Yaşar Kemal, Filler Sultanı ile Kırmızı Sakallı Topal Karınca adlı yapıtında türkülerini unutan karıncaları konu alır. Karıncalar, sonra sonra karınca olduklarını bile unuturlar. Anlatılan, bir halk masalında geçtiği için daha da önem taşıyor. Türkülerin tılsımı tınısında saklıdır. Örneğin yazılışından seksen, doksan yıl sonra bile Onuncu Yıl Marşı’nı duyunca derleniyoruz, toparlanıyoruz, coşuyoruz. Atabarı çalınırken kalkıyoruz oyuna katılıyoruz.
Son yıllarda Onuncu Yıl Marşı’na karşı kimi çevrelerce uygulanan yasağı anlamakta güçlük çekiyoruz.
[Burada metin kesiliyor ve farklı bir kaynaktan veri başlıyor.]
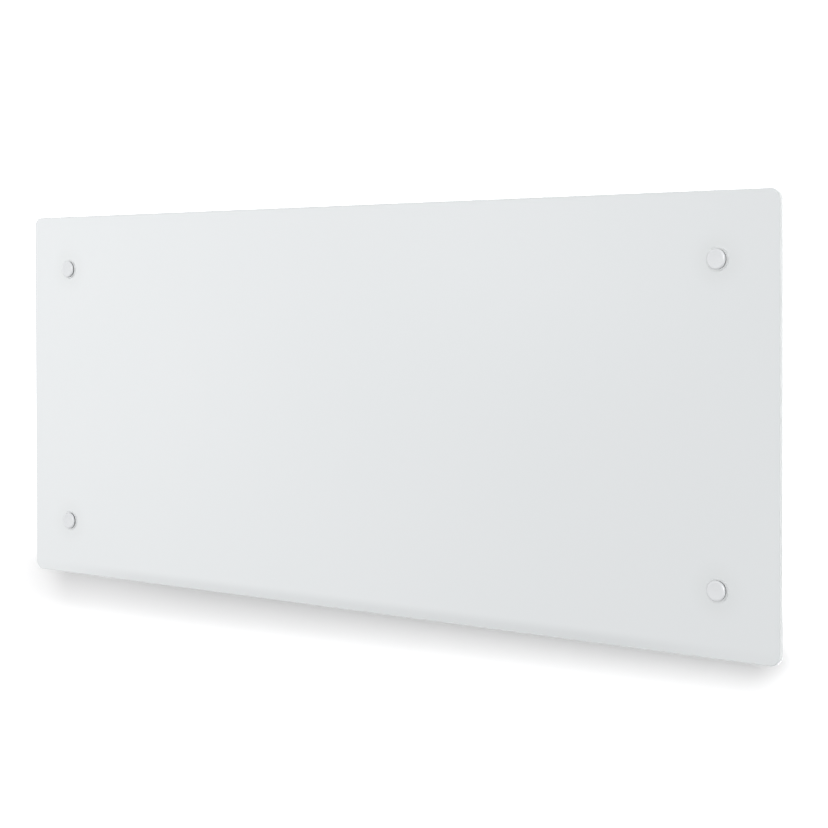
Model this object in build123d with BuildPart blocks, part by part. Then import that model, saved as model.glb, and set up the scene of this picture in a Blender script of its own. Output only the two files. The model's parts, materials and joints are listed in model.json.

Atatürk’ün Cumhuriyet’ini, devrimlerini içlerine sindiremeyenler, onun türküsünü unutturma yolunu tutuyor.
Bir yerin türküsünü dinlemeden orada yaşayanları yeterince tanıyamayız. Kişilerin alışkanlıklarını, özlemlerini sezemeyiz. Türküsünü dinlemediğiniz yeri sevemeyiz. Halk türkülerinde, öncelikle o toplumun temel duyguları, düşünceleri saklıdır. Toplumu diri tutan, birliğini sağlayan önemli bir etkendir türküler. Türküyle ağlarız, türküyle güleriz. Türkülerin kişiliğe katkısı büyüktür. Bilge boşuna dememiş: “Bir ulusun türkülerini yapanlar o ulusun yasalarını yapanlardan daha güçlüdür.”
Barış, sevgi, doğa, yaşam üstüne söylenecek bir türkümüz olsun; o zaman bizi tutan olamaz. Türküler mutluluğun bir göstergesidir. Hamamda, otomobile binip uzun yola çıkanda dilimizden türküler dökülür.
Usta şair Metin Demirtaş, Türkülerde Gezer Adları adıyla bir kitap yazdı. Bir adın türkülere girmesi, türkülerde gezmesi değerlidir; sonsuza dek dünyayı dolaşır, türkülerde yaşar.
Bizde olduğu gibi, başka ülkelerde yöneticilerce kimi türküler yasaklanıyor mu acaba? Geçtiğimiz yıllarda, askerlerin koşarken söyleyip tempo tuttuğu Yaylalar türküsü yasaklanmıştı! Oysa bu türkü sevda tüten bir Anadolu (Erzurum) türküsüdür. Köyünden askere alınan Mehmetçik duygulandığında ne söyleyecektir? “Komşu kızını zapteyle / Yaylalar yaylalar / Bizim oğlan âşıktır / Dilo dilo yaylalar” Mehmetçiğin batı müziği söylemesi beklenemez.
Yine yakın yıllarda Onur Akın’ın Artvin’de Bahar adlı şarkısı TRT’de yasaklanmıştı. Bunlara başka örnekler eklenebilir. Ama bütün bunlar bizim türkülerimiz; acılarımız, sevdalarımız, umutlarımız, coşkularımız.
Ömrünü türkülere adamış sanatçımız Muzaffer Sarısözen’in bir anımsatması: “Türk’ü seversen, türkü söyle.” Yürekler türküyle dile gelir.
Bedri Rahmi Eyüboğlu, türkülerin güzelliğine vurgundu: “Ah bu türküler / Türkülerimiz / Ana sütü gibi temiz / Mis gibi insan kokar / Mis gibi toprak kokar / Hilesiz hurdasız”
Türkülerimizin değerini bilmeliyiz. Her gün dilimizde birkaç türkü olursa yaşamın rengi nasıl değişiyor göreceksiniz. Biz türküleri bırakmayınca onlar bizi bırakmaz. İyi ki benliğimizin besini türkülerimiz var.
Fazıl Hüsnü Dağlarca’nın görüşü de anlamlı: “Birbirimize / Kardeşim derken / Neden / Türkü söylüyor gibiyiz?”
Yaşar Kemal, türkülerini unutan toplumun kitabını boşuna yazmadı.